48.As earlier stated the 4th Defendant also filed written submissions dated 6th February 2023; which were similar in issues as the Replying affidavit save for the following points canvassed herein after.
49.First the 4TH Defendant submitted that there was no evidence that NTSA had revoked/suspended or cancelled the Applicant’s RSL either in part or entirely and that there was no similar evidence in writing from NTSA that the judgement of this Honorable Tribunal sought to be set aside was ever complied with by the NTSA.On this point the 4th Defendant further submits, that the instant motion of the Applicant is devoid of any supportive evidence and therefore lacks merit.
50.The 4th Defendant further submits that the Applicant has failed to exhibit the judgement/decree/order sought to be reviewed and it was baffling that the 2nd Defendant has sought the grant of prayer 6 of the motion framed thusOn this point the 4th Defendant submits that there was no evidence of this alleged “non-participation” by the 2nd Defendant in the trial leading up to the judgement sought to be vacated. He continued by saying that there was no evidence tendered to demonstrate that the Applicant was ever kept from submitting specific evidence during the trial and in any event, there was nothing that the Applicant placed before the court as “new” evidence that has necessitated the Court’s review of its own judgement that was previously Not in his possession.
51.Counsel for 4th Defendant further submitted the grounds of opposition already discussed above but went further to submit that the 4th Defendant opposes the Applicant’s stated instant motion in the manner explicated therein.
52.Counsel further submits that prayer number 3 and 4 as sought in the instant motion by the Applicant are incapable of grant.
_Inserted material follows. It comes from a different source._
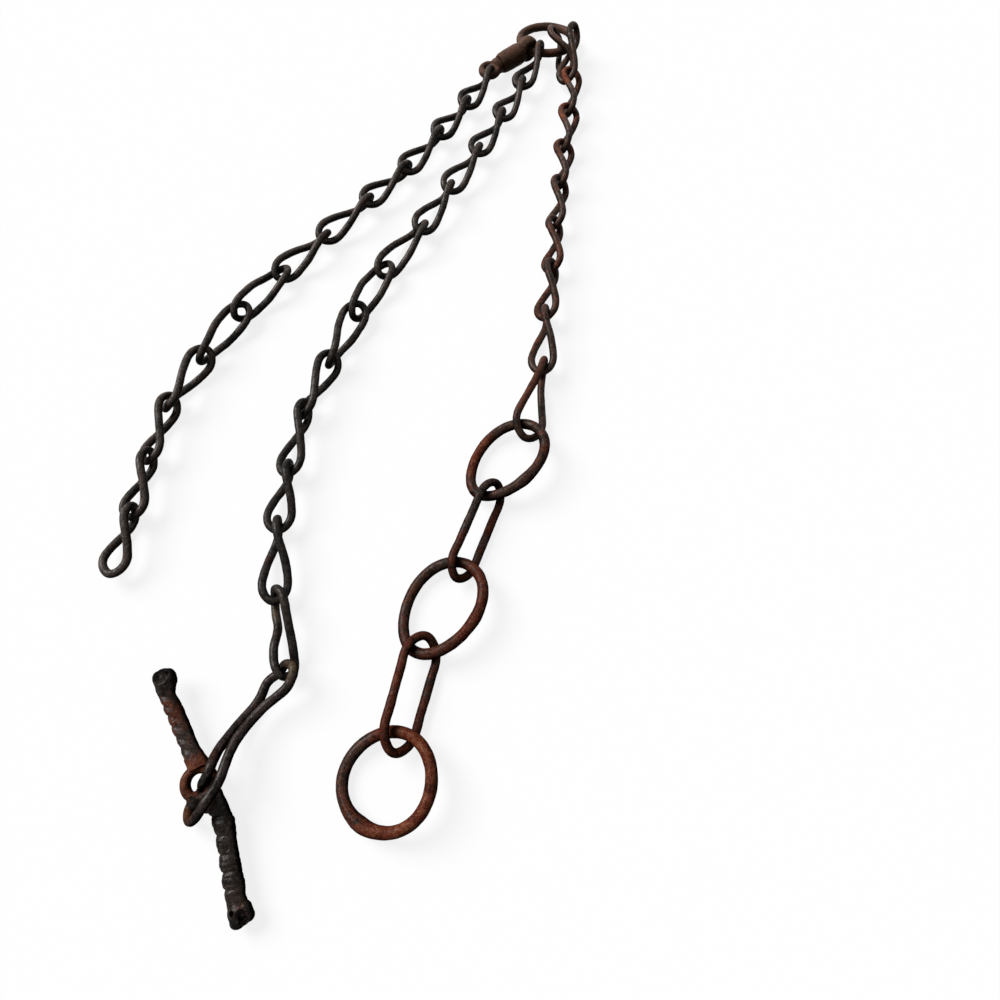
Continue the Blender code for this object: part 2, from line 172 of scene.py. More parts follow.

Prayer 3 and 4 readsOn this point Counsel for the 4th Defendant Mr Kinyanjui submitted that it is common ground that there is no pending suit before the Tribunal and that having rendered its decision on the 12th October 2022 it automatically becomes functus officio and hence there is no basis for a plea for stay of execution as sought in prayer number 3 and 4 on the instant motion.
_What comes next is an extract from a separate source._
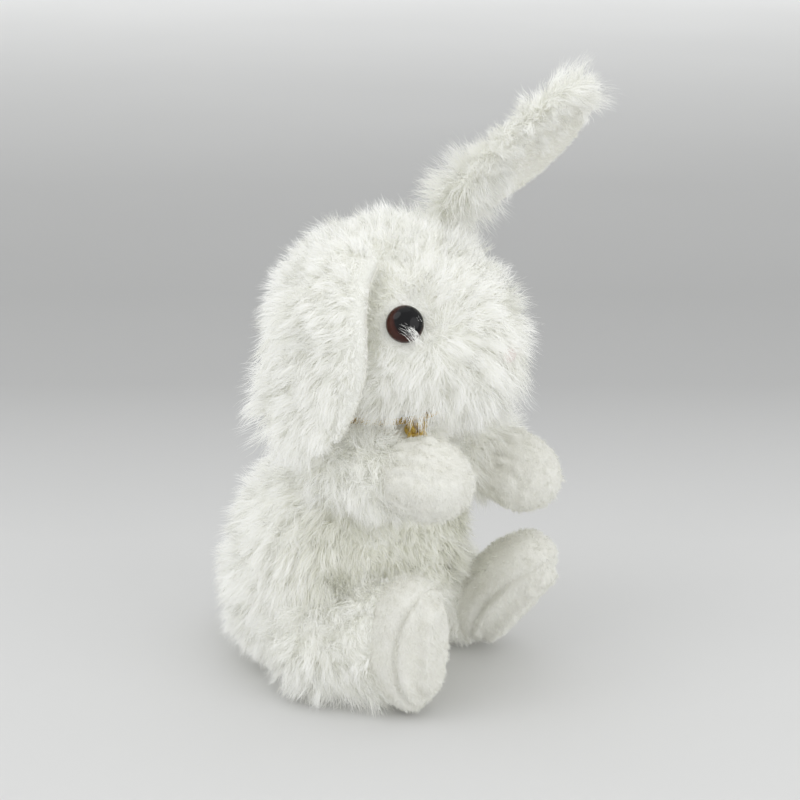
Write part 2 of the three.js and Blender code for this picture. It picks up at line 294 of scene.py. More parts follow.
def nearest_of(points, centres):
    """Index of the nearest centre to each point."""
    tree = kdtree.KDTree(len(centres))
    for i, centre in enumerate(centres):
        tree.insert(centre, i)
    tree.balance()
    return np.fromiter((tree.find(p)[1] for p in points), int, len(points))


# ---- camera


def aimed(obj, back, distance=1.0):
    """obj placed this way and far back from the point looked at, and turned towards it."""
    obj.location = LOOKS_AT + back * distance
    obj.rotation_mode = "QUATERNION"
    obj.rotation_quaternion = (-back).to_track_quat("-Z", "Y")
    return obj


def make_camera():
    data = bpy.data.cameras.new("camera")
    data.lens = LENS
    data.sensor_width = SENSOR
    data.clip_start, data.clip_end = 0.01, 50
    level = math.cos(ELEVATION)
    back = Vector((math.sin(AZIMUTH) * level, -math.cos(AZIMUTH) * level, math.sin(ELEVATION)))
    bpy.context.scene.camera = aimed(add_object("camera", data), back, DISTANCE)


# ---- materials


class Nodes:
    """Short spelling for the nodes of one material."""

    def __init__(self, name):
        self.material = bpy.data.materials.new(name)
        self.material.use_nodes = True
        self.tree = self.material.node_tree
        self.shader = self.tree.nodes["Principled BSDF"]

    def add(self, kind, **settings):
        node = self.tree.nodes.new(kind)
        for key, value in settings.items():
            if key in node.inputs:
                node.inputs[key].default_value = value
            else:
                setattr(node, key, value)
        return node

    def join(self, out, into):
        self.tree.links.new(out, into)

    def ramp(self, factor, stops):
        node = self.tree.nodes.new("ShaderNodeValToRGB")
        line = node.color_ramp.elements
        while len(line) < len(stops):
            line.new(0.5)
        for element, (at, color) in zip(line, stops):
            element.position = at
            element.color = (*color, 1)
        self.join(factor, node.inputs["Fac"])
        return node.outputs["Color"]

    def mix(self, kind, factor, first, second):
        node = self.add("ShaderNodeMix", data_type="RGBA", blend_type=kind)
        for value, socket in ((factor, node.inputs[0]), (first, node.inputs[6]), (second, node.inputs[7])):
            if isinstance(value, bpy.types.NodeSocket):
                self.join(value, socket)
            else:
                socket.default_value = value
        return node.outputs[2]

    def bump(self, height, distance, strength=1.0, under=None):
        node = self.add("ShaderNodeBump", Distance=distance, Strength=strength)
        self.join(height, node.inputs["Height"])
        if under is not None:
            self.join(under, node.inputs["Normal"])
        return node.outputs["Normal"]

    def set(self, **values):
        for key, value in values.items():
            self.shader.inputs[key.replace("_", " ")].default_value = value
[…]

53.Counsel also submits that the review of judgement as prayed by the Applicant is not available; since it was not contested that the Applicant had lodged a Notice of Appeal to the High Court to contest the instant Judgement and the copy of the notice was annexed as evidence marked “SNG 3”.
54.To buttress the above point Counsel pointed at ground 1 of the 4th Defendants ground of objection objects the Applicant’s motion in the following terms
55.The Counsel further submits that the Applicant invoked Section 80 of the Civil Procedure Act in its instant motion, yet it has already appealed against the decision of the Tribunal which it seeks to have reviewed; he noted that Section 80 of the CPA providesAny person who considers himself aggrieved-a.By a decree or order from which an appeal is allowed by this Act, but from which no appeal has been preferred; orb.By a decree or order from which no appeal is allowed by this Act, May apply for a review of judgement to the court which passed the decree or made the order and the court may make such orders thereon as it thinks fit. (Emphasis by the Counsel for 4th Defendant)Counsel contented that the Applicant did not deny that it has appealed against the said judgement of the Tribunal. It also did not deny that it has sought the typed proceedings in furtherance of its decision to Prefer an appeal against the said judgement. Lastly on this point; counsel also contended that the Applicant did not tender any evidence that it has withdrawn its Notice of Appeal. The Applicant cannot prefer and appeal against the Tribunal’s judgement dated October 12, 2023 and seek review to the same judgement.
58.Counsel also contended that the Applicant has not denied that it filed a Notice of Appeal on 21st October 2022 to appeal against the impugned judgement of the Honorable and therefore the procedure for appeal and review cannot be simultaneous. To further illustrate the irreconcilable and opposing procedure of simultaneous appeal and review counsel pointed the Tribunal to the case of Serephen Nyasani Menge vs Rispah Onsase  eKLR where Mutungi J (as he then was) stated at paragraph 14 of the said judgement: -
59.Lastly in its submission Mr Kinyanjui Counsel for 4th Defendant; opined that Section 79G and 95 of the Civil Procedure Act which provided for filing of appeals from subordinate courts and for enlargement of time respectively has not been invoked by the Applicant in the High Court, hence this Honorable Tribunal cannot usurp the role of the High Court where the Applicant has escalated the dispute to. Counsel further stated that its is apparent that the Applicant has not filed its Record of Appeal as yet before the High Court, and it is equally clear that 30 days have since lapsed since October 21, 2022 as mandated by law for the filing of the Record of Appeal and has not demonstrated that he faced any arduous or onerous obstacle to lodge its Appeal in meeting the terms of Section 79G of the Civil Procedure Act. Section 79G of the Civil Procedure Act relevant in that aspect provides as follows:
60.In conclusion Counsel stated that the 4th Defendant relies on the Grounds of Objection herein lodged dated 24th January 2023 as well as the Replying Affidavit of one of the directors of the 4th Defendant, Mr Stanley Gacheru to oppose the Applicant’s/2nd Defendant’s Motion and by reason of the matters foregoing the 4th Defendant/Respondent prayed that the Applicant’s Motion dated December 14, 2022 be dismissed with costs to the 4th Defendant.